Trans kadınlar, sosyal medyada paylaşılan videoların olayın yalnızca bir kısmını gösterdiğini, gerçeğin çarpıtılarak kendilerinin kriminalize edilmeye çalışıldığını belirtti.

“Trans kadınlar saldırgan değildir. Trans kadınlar savunmasız değildir. Biz yaşam hakkımızı, sokaklarımızı ve birbirimizi savunuyoruz. Bu meşrudur. Bizim savunmamızı kriminalize etmeye çalışan herkes, üretilen transfobinin bir parçasıdır.”

Trans Blok’un paylaştığı açıklamanın tam metni ise şöyle:

Bizler Beyoğlu'nda yaşayan translar olarak, 31 Ağustos 2025 gecesi ciddi bir saldırıyla karşı karşıya kaldık.
Aşırı alkollü bir erkek önce sokaktan geçenleri rahatsız etti, ardından bizi taciz etmeye başladı. Evimize girerken bir arkadaşımıza saldırdı ve tekmeledi.

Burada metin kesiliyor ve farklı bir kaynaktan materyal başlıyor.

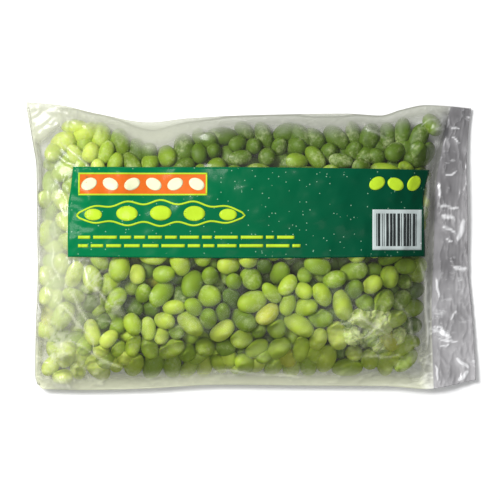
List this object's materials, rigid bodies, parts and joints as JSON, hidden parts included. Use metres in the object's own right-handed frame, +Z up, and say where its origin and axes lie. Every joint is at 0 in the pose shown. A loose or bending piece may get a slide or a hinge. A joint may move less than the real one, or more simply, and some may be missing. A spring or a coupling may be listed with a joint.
{
  "type": "bag of shelled green soybeans",
  "caption": "Clear plastic pillow bag filled with frozen shelled green soybeans, with a printed band across its front, lying flat on its back.",
  "frame": {"origin": "middle of the bag's footprint, on the surface it lies on", "axes": "+X along the bag, towards its open flat seal; +Y across it; +Z up, out of the printed front"},
  "size_m": [0.2789, 0.1784, 0.0319],
  "materials": {
    "film": "clear, frosted where it stands off the beans",
    "print": "glossy opaque print",
    "beans": "satin skin with a light frost"
  },
  "bodies": {
    "root": {"film_bag": "film", "printed_band": "print", "beans": "beans"}
  },
  "joints": []
}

Biz kapımızı kapatıp içeride beklerken, dışarıda kalabalık bir grupla konuştuğunu gördük.

İçimizden bir arkadaş, yaşananları anlamak ve konuşmak için yanına gittiğinde, şahıs Türkçe bile bilmemesine rağmen onun üzerine de saldırdı. O arkadaşımızın darp raporu da mevcut.

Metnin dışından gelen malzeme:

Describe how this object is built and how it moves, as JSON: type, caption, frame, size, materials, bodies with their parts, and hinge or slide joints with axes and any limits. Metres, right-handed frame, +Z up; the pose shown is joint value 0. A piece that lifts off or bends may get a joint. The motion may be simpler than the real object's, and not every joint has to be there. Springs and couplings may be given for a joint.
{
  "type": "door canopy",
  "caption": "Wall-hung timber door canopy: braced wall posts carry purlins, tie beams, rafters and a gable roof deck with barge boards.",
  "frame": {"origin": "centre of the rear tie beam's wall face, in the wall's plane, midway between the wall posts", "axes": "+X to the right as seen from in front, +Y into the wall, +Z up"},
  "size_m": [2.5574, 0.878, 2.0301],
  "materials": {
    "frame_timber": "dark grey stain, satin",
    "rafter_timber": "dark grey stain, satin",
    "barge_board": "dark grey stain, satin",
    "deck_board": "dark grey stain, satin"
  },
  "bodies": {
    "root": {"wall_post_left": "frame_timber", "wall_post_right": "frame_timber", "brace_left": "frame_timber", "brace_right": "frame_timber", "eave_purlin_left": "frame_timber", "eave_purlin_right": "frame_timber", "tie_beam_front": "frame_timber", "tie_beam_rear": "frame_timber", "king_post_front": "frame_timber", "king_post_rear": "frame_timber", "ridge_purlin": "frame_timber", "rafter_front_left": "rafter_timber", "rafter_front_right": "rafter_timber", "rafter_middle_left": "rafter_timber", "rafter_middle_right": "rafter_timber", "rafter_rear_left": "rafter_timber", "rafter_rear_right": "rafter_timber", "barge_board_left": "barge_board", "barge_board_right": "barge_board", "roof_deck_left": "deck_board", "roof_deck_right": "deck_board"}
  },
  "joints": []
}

Biz arkadaşımızı savunmak için onu korkutmak amacıyla kovaladık. Şahıs kaçtı, fakat kısa süre sonra tekrar üzerimize gelmeye çalıştı. Yine kovalamak zorunda kaldık. Ardından gözden kayboldu. Ne olduğunu anlamaya çalışırken, kapımızın önünde bu kez elinde bira şişesiyle karşımıza çıktı. Kapılarımızı kapattık, fakat şahıs evin etrafında bir süre dolaşıp yakındaki bir çay ocağına oturdu, ardından yeniden kapımıza geldi.

Onun yarattığı huzursuzluktan dolayı çevredeki esnaf, elindeki şişeyi almak istedi. Ancak o, esnafa da kaba kuvvetle karşılık verdi. Bu sırada darp edilen arkadaşımız tekrar konuşmaya çalıştı, fakat şahıs esnafa da saldırınca, biz onu korkutmak için evdeki süpürge saplarıyla üzerine doğru koştuk. Şahıs kaçtı. İçimizden bir arkadaş sopayı şahsa doğru fırlattı. Videolarda da açıkça görüldüğü üzere, ilk hamleyi yapan şahsın kendisiydi.

Biz yalnızca kendimizi savunduk.
Ne yapmalıydık? Sokakta huzursuzluk yaratan, bizi ve yoldan geçenleri taciz eden, arkadaşımızı darp eden, elinde bira şişesiyle kapımızın önünde dolaşan, esnafa saldıran bir adama karşı ne kadar sessiz kalabilirdik?

Sabah polisler geldi, esnaftan kamera kayıtlarını topladı. Bu kayıtlar da saldırganın ve tacizcinin yaptıklarını açıkça göstermektedir. Buna rağmen bizler karakola götürüldük ve mağdur değil, şüpheli muamelesi gördük. Bunun tek sebebi elimizdeki süpürge sopaları ve trans kimliğimizdir.

Bugün sosyal medyada yayılan görüntüler, gerçeğin sadece bir kısmını gösteriyor. O görüntüler, bizi hedef göstermek ve kriminalize etmek için kullanılıyor. Oysa biz saldırgan değiliz. Biz hayatını, sokaklarını, birbirini savunan insanlarız.

Karakolda saatlerce keyfi biçimde bekletildik. Bu, transların hayatını ve yaşadığı şiddeti değersizleştiren sistemin rutinlerinden sadece biridir. Şimdi de sosyal medyada örgütlü bir nefret kampanyasıyla üzerimize geliniyor.

Biz şunu açıkça söylüyoruz:
Translar saldırgan değildir.
Translar savunmasız değildir.
Biz yaşam hakkımızı, sokaklarımızı ve birbirimizi savunuyoruz.

Bu meşrudur. Bizim savunmamızı kriminalize etmeye çalışan herkes, üretilen transfobinin bir parçasıdır.

Her gün nefretin, şiddetin ve tacizin hedefi olan bizler susmayacağız.
Buradayız.
Birbirimizin yanındayız.
Bir aradayız.

Öz savunma haktır ve biz bu hakkı savunmaya devam edeceğiz.”